Todo ciudadano de Ciudad Carbón debía pertenecer a una Orden, sin excepción de sexo, raza o posición social. Había un cupo y una vez lleno debías elegir otra. Nadie quería a la que yo pertenezco, todos saben lo que pasa si perteneces a esta orden, así que siempre había sitio. Casi todos los que aquí estábamos eramos familiares de Revolucionario. Era paradójico que buscáramos la salvación para la gente que masacró a nuestros familiares y amigos. Pero era evidente que no lo hacíamos por eso, al menos no todos. Buscábamos salvar el culo largándonos de aquel infecto lugar a cualquier sitio por muy lejos que fuera, aunque aquello significara morir, todo por no estar aquí. ¿Que por que no nos íbamos de la ciudad y listo? No me hagáis reír. La seguridad de las dos únicas puertas de la ciudad era extrema y los muros de la ciudad eran tan altos e inaccesibles que salir de allí no era menos que imposible. Para salir de aquel lugar se necesitaba orden expresa del alcalde y siempre acompañado de soldados " por si las otras ciudades hostiles se les ocurría atacar a alguno de nuestros excelentes ciudadanos". Tonterías. La ciudad más cercana era Ciudad Crem a 100 km de nuestra ciudad, y Ciudad Hert a 56 km exactamente de aquí. Es lo que tiene ser explorador, te guste o no te acabas conociendo el terreno.

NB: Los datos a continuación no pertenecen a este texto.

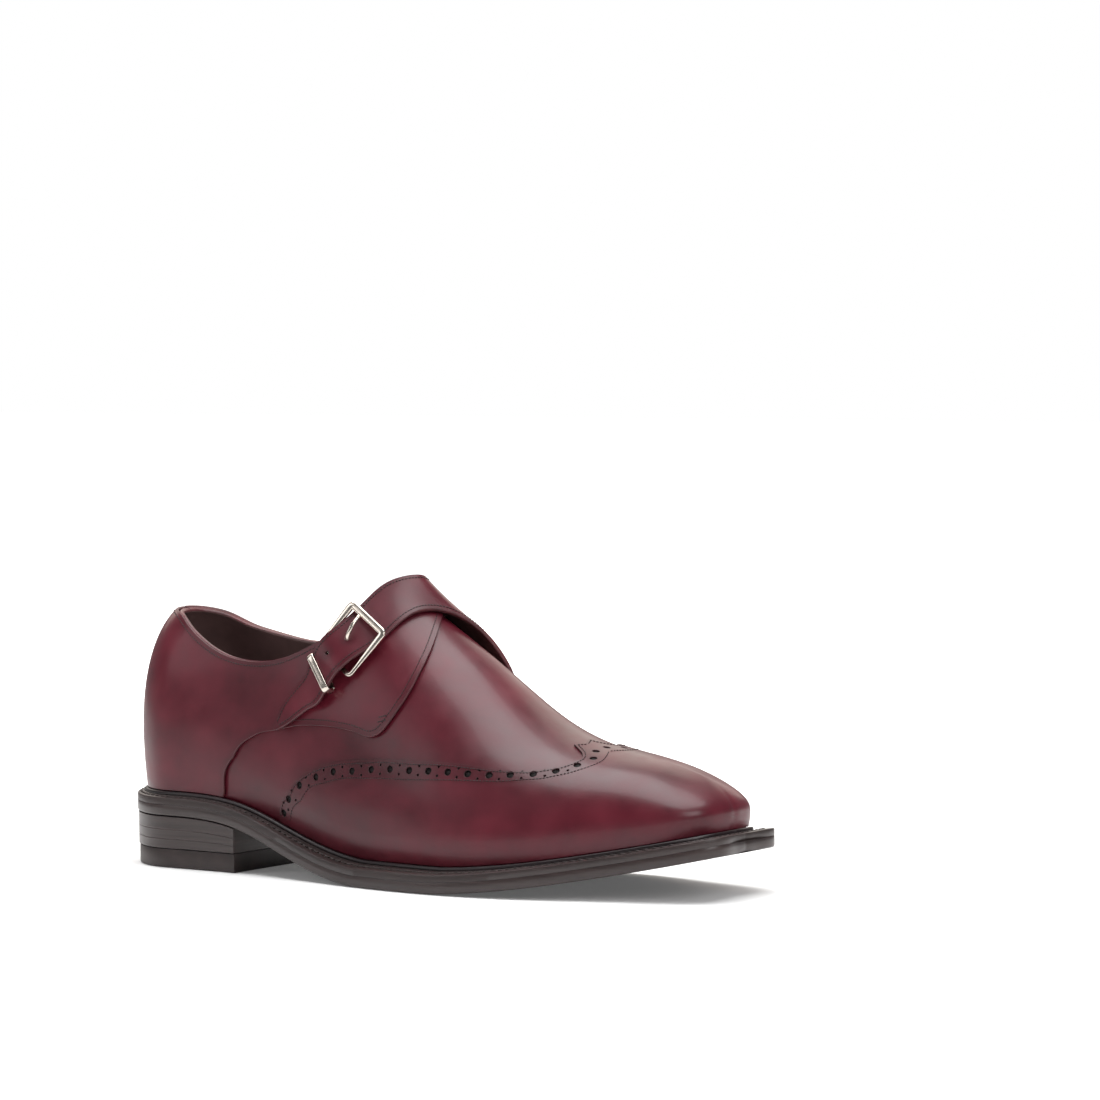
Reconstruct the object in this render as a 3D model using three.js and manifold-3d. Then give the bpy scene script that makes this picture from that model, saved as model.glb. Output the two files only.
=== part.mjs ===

Era el momento. Los elegidos este año para la búsqueda estábamos sentados sobre sillas de madera astillada en una gran tarima mohosa que se alzaba un par de metros sobre la gente a modo de escenario de teatro, cubierta por una tela escarlata con el escudo de la ciudad en el centro. Era demasiado cutre todo, como siempre que este alcalde hacia algún acto en la ciudad. Los cuatro (los mejores de nuestra promoción y elegidos para el viaje), nos miramos e inmediatamente dirigimos miradas de odio al alcalde, sentado a escasos metros de nosotros, ignorandonos y con una sonrisa de oreja a oreja. Delante de toda la ciudad, que estaba dispuesta a despedirnos agolpada en la plaza, el alcalde Levinn se acercó al borde de la tarima sobre la que estábamos, micrófono en mano, para dirigirse al gran público . Comenzaba el show.